A sequent calculus is said to have the focusing property when focused proofs are complete for some terminating condition. For System LK, System LJ, and System LL, uniform proofs are focused proofs where all the atoms are assigned negative polarity. Many other sequent calculi has been shown to have the focusing property, notably the nested sequent calculi of both the classical and intuitionistic variants of the modal logics in the S5 cube.

== Uniform proofs ==
In the sequent calculus for an intuitionistic logic, the uniform proofs can be characterised as those in which the upward reading performs all right rules before the left rules. Typically, uniform proofs are not complete for the logic i.e., not all provable sequents or formulas admit a uniform proof, so one considers fragments where they are complete e.g., the hereditary Harrop fragment of intuitionistic logic. Due to the deterministic behaviour, uniform proof-search has been used as the control mechanism defining the programming language paradigm of logic programming. Occasionally, uniform proof-search is implemented in a variant of the sequent calculus for the given logic where context management is automatic, thereby increasing the fragment for which one can define a logic programming language.

== Focused proofs ==
The focusing principle was originally classified through the disambiguation between synchronous and asynchronous connectives in linear logic i.e., connectives that interact with the context and those that do not, as a consequence of research on logic programming. They are now an increasingly important example of control in reductive logic, and can drastically improve proof-search procedures in industry. The essential idea of focusing is to identify and coalesce the non-deterministic choices in a proof, so that a proof can be seen as an alternation of negative phases (where invertible rules are applied eagerly) and positive phases (where applications of the other rules are confined and controlled).

=== Polarisation ===
According to the rules of the sequent calculus, formulas are canonically put into one of two classes called positive and negative e.g., in LK and LJ the formula $\phi \lor \psi$ is positive. The only freedom is over atoms, which are assigned a polarity freely. For negative formulas, provability is invariant under the application of a right rule; and, dually, for a positive formulas provability is invariant under the application of a left rule. In either case one can safely apply rules in any order to hereditary sub-formulas of the same polarity.
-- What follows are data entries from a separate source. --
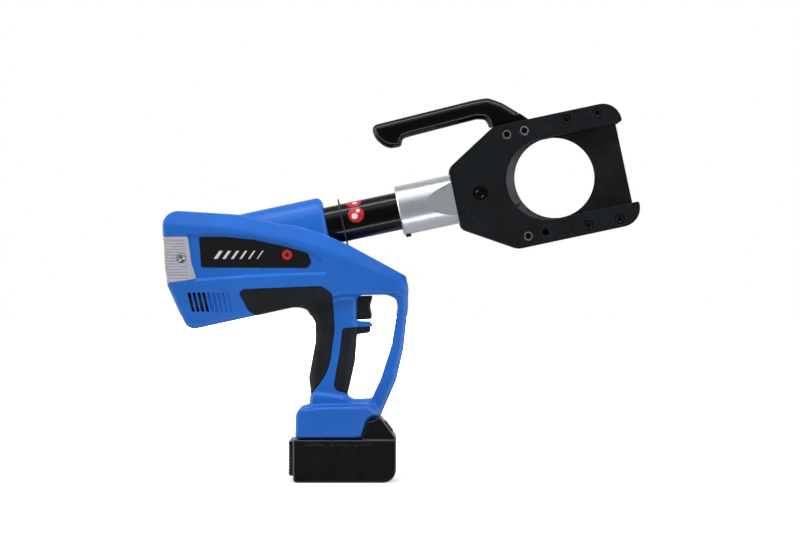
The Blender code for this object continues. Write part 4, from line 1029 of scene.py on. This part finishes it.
def rear_cap():
    pitch, bottom, top = 3.02, 212.6, 254.9
    low, high = extent("rear_cap", WORLD)

    def field(x, y, z):
        outside = housing_form(x, y, z)
        ribs = np.clip(0.5 + 0.8 * np.cos(FULL * (z - bottom) / pitch), 0.0, 1.0)
        zone = 1.0 - smooth(-167.2, -165.8, x - 0.11 * (high[2] - z))
        zone = zone * smooth(bottom - 0.6, bottom + 0.6, z) * (1.0 - smooth(top - 0.6, top + 0.6, z))
        face = outside + 0.2 + 1.05 * (1.0 - ribs) * zone
        cap = both(covered(outside, outline(REAR_CAP, x, z)), face, 0.2)
        off_axis = around(spot("rear_cap_screw_right", WORLD), x, z)
        seat = both(off_axis - 5.0, BODY_HALF - 1.6 - np.abs(y), 0.2)
        return without(without(cap, seat, 0.4), off_axis - CAP_HOLE)

    stands_for(moulded("ribbed_rear_cap", low - 1.5, high + 1.5, FINE, field), "rear_cap")
    inner, outer = BODY_HALF - 3.0, BODY_HALF - 0.1
    for side, sign in (("right", -1.0), ("left", 1.0)):
        node = "rear_cap_screw_" + side
        cx, cz = spot(node, WORLD)
        profile = [(inner, 0.0), (inner, 3.9), (outer - 0.5, 4.3), (outer, 3.8), (outer, 0.0)]
        head = turned("cap_screw_" + side, [(sign * a, r) for a, r in profile], "Y", (cx, cz), 64, WORLD)
        slot = [(cx + a, cz + b) for a, b in ((-5.0, -2.4), (-4.6, -3.1), (5.0, 2.4), (4.6, 3.1))]
        ends = sorted((sign * (outer - 1.2), sign * (outer + 2.0)))
        stands_for(cut(head, prism("slot", slot, *ends, matrix=WORLD)), node)


def labels():
    outer = BODY_HALF - LEAF_DEPTH + 0.15
    for side, sign in (("right", -1.0), ("left", 1.0)):
        faces = sorted((sign * outer, sign * (outer - 1.1)))
        film = plate("label_" + side, [rounded(LABEL)], *faces, 0.25, WORLD)
        stands_for(film, "label_plate_" + side)


def housing_screws():
    for name in BODY_SCREWS:
        low, high = extent(name, WORLD)
        place = spot(name, WORLD)
        end, top = low[1], high[1]
        profile = [(end, 0.0), (end, 1.5), (end + 1.0, 1.8), (top - 3.0, 1.8), (top - 3.0, 3.9)]
        profile += [(top - 1.2, 3.9), (top - 0.3, 3.0), (top, 1.6), (top, 0.0)]
        screw = turned("pan_" + name, profile, "Y", place, 48, WORLD)
        star = []
        for k in range(12):
            reach, a = 2.0 if k % 2 else 1.35, math.pi * k / 6.0
            star.append((place[0] + reach * math.cos(a), place[1] + reach * math.sin(a)))
        stands_for(cut(screw, prism("star", star, top - 1.6, top + 1.0, matrix=WORLD)), name)


def trigger():
    low, high = extent("trigger", WORLD)

    def field(x, y, z):
        form = solid(outline(TRIGGER, x, z, 0.5), np.abs(y) - 9.0, 2.2)
        return without(form, both(around(FINGER, x, z) - 9.8, np.abs(y) - 20.0), 1.0)

    stands_for(moulded("finger_trigger", low - 1.0, high + 1.0, FINE, field), "trigger")


# --- head, cylinder, stickers and springs


def screw_holes(names, radius=SCREW_HOLE):
    return [circle(spot(name), radius) for name in names]


def pin_holes(names, gap=SLACK):
    return [circle(spot(name), radius_of(name) + gap) for name in names]


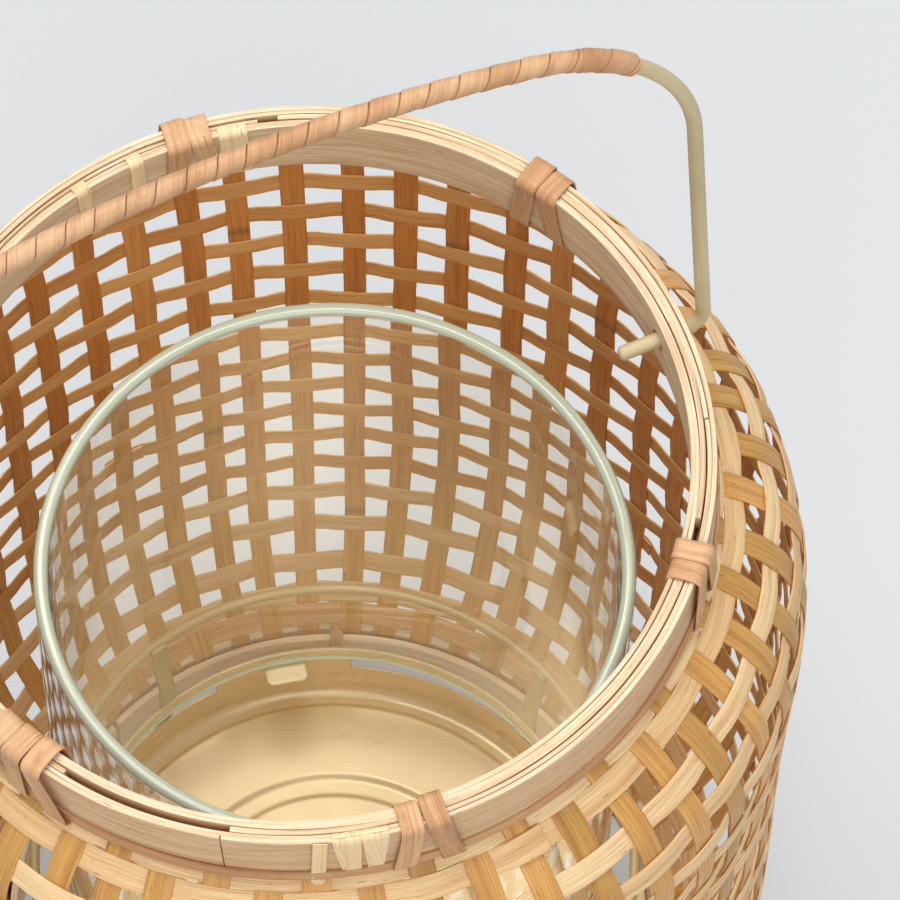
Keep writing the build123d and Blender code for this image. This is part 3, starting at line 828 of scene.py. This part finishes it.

In the case of a right rule applied to a positive formula, or a left rule applied to a negative formula, one may result in invalid sequents e.g., in LK and LJ there is no proof of the sequent $B \lor A \vdash A \lor B$ beginning with a right rule. A calculus admits the focusing principle if when an original reduct was provable then the hereditary reducts of the same polarity are also provable. That is, one can commit to focusing on decomposing a formula and its sub-formulas of the same polarity without loss of completeness.

=== Focused system ===
A sequent calculus is often shown to have the focusing property by working in a related calculus where polarity explicitly controls which rules apply. Proofs in such systems are in focused, unfocused, or neutral phases, where the first two are characterised by hereditary decomposition; and the latter by forcing a choice of focus. One of the most important operational behaviours a procedure can undergo is backtracking i.e., returning to an earlier stage in the computation where a choice was made. In focused systems for classical and intuitionistic logic, the use of backtracking can be simulated by pseudo-contraction.

Let $\uparrow$ and $\downarrow$ denote change of polarity, the former making a formula negative, and the latter positive; and call a formula with an arrow neutral. Recall that $\lor$ is positive, and consider the neutral polarized sequent ${\downarrow \uparrow \phi \lor \psi} \vdash {\uparrow \phi \lor \psi}$, which is interpreted as the actual sequent $\phi \lor \psi \vdash \phi \lor \psi$. For neutral sequents such as this, the focused system forces one to make an explicit choice of which formula to focus on, denoted by $\langle \, \rangle$. To perform a proof-search the best thing is to choose the left formula, since $\lor$ is positive, indeed (as discussed above) in some cases there are no proofs where the focus is on the right formula. To overcome this, some focused calculi create a backtracking point such that focusing on the right yields $\downarrow \uparrow \phi \lor \psi \vdash \langle \phi \lor \psi \rangle, \uparrow \phi \lor \psi$, which is still as $\phi \lor \psi \vdash \phi \lor \psi$. The second formula on the right can be removed only when the focused phase has finished, but if proof-search gets stuck before this happens the sequent may remove the focused component thereby returning to the choice e.g., $\downarrow \uparrow B \lor A \vdash \langle A \rangle, \uparrow A \lor B$ must be taken to $\downarrow \uparrow B \lor A \vdash {\uparrow A \lor B}$ as no other reductive inference can be made. This is a pseudo-contraction since it has the syntactic form of a contraction on the right, but the actual formula doesn't exist i.e., in the interpretation of the proof in the focused system the sequent has only one formula on the right.